Mr Cable said that the UK government was very much in favour of attracting as many international students to the UK as it could; 'I just want to make it absolutely clear' he told the audience, 'as far as the government is concerned we have no cap on the number of overseas students [and] we don't intend to introduce one'.

He added that students had got caught up in the UK debate about immigration because of 'a statistical anomaly'. He said it was because the UN had ordained that, for statistical purposes, students should be classed as migrants that they had got caught up in the UK's debate on immigration. Mr Cable said 'the UN, in its wisdom, has classified overseas students as immigrants, which they are not'.

He said that when students are included in the immigration statistics as 'immigrants', which they are at present, a rise in the number of international students studying at UK universities can look, at first glance, like a rise in the level of permanent immigration into the country.

British public do not see students as immigrants - Cable

Mr Cable said 'all the evidence suggests that the British public do not see [students] as immigrants but, nonetheless, they have got caught up in this very torrid and emotional debate in the UK'. Conversely, when the number of international students at UK universities falls, this leads to a fall in the headline immigration figure which, Mr Cable said is interpreted as 'a great triumph for immigration control, which is quite absurd'. Mr Cable said 'we need to find a cleverer way to present the data'.

Mr Cable's words seem to suggest that he favours removing students from the official immigration figures. This would put him at odds with the UK's Home Secretary Theresa May and the Immigration Minister Mark Harper, who say that students must be treated as immigrants in the statistics because to remove them would be a statistical trick and contrary to UN guidelines. It is believed that David Willetts, the Universities Minister and George Osborne the Chancellor of the Exchequer also favour removing students from the statistics.

Last week, the official statistics suggested that net immigration in the year to September 2012 had fallen by nearly 90,000 on the previous year to 153,000. This was welcomed by Mr Harper as evidence that the government's measures to cut immigration were having the desired effect and were leading to reduced levels of immigration to the UK. However, critics pointed out that much of this fall was caused by a reduction in the number of students coming to study in the UK with Tier 4 student visas.

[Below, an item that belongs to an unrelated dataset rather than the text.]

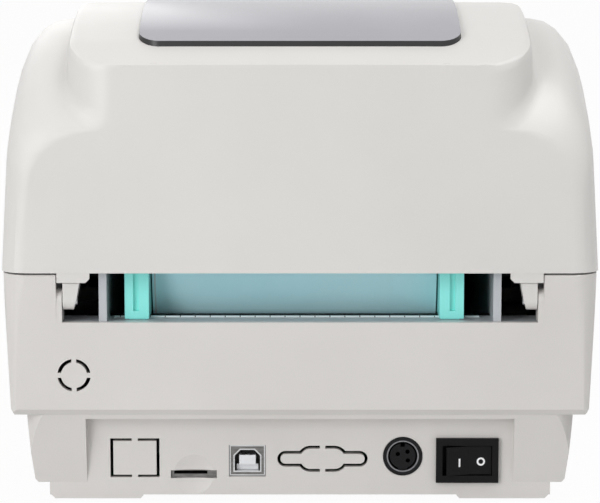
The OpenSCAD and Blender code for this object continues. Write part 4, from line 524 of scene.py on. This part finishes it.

56,000 fall in number of student visas in 2012

In the year to September 2012 there were only 190,000 Tier 4 visas issued compared to 246,000 in the year to September 2011. It also remains to be seen if the Government ever manages to reduce net immigration to the "tens of thousands" as promised by the Conservative Party, the main Coalition Partner in the Government, at the last General Election.

David Cameron, the UK's Prime Minister, told India's Sunrise TV, 'there is no limit on the number of students who can come from India to study at British universities, no limit at all. All you need is a basic English qualification and a place at a British university. And, what's more, after you've left a British university, if you can get a graduate-level job, there is no limit to the amount of people who can stay and work, or the time that they can stay at work'.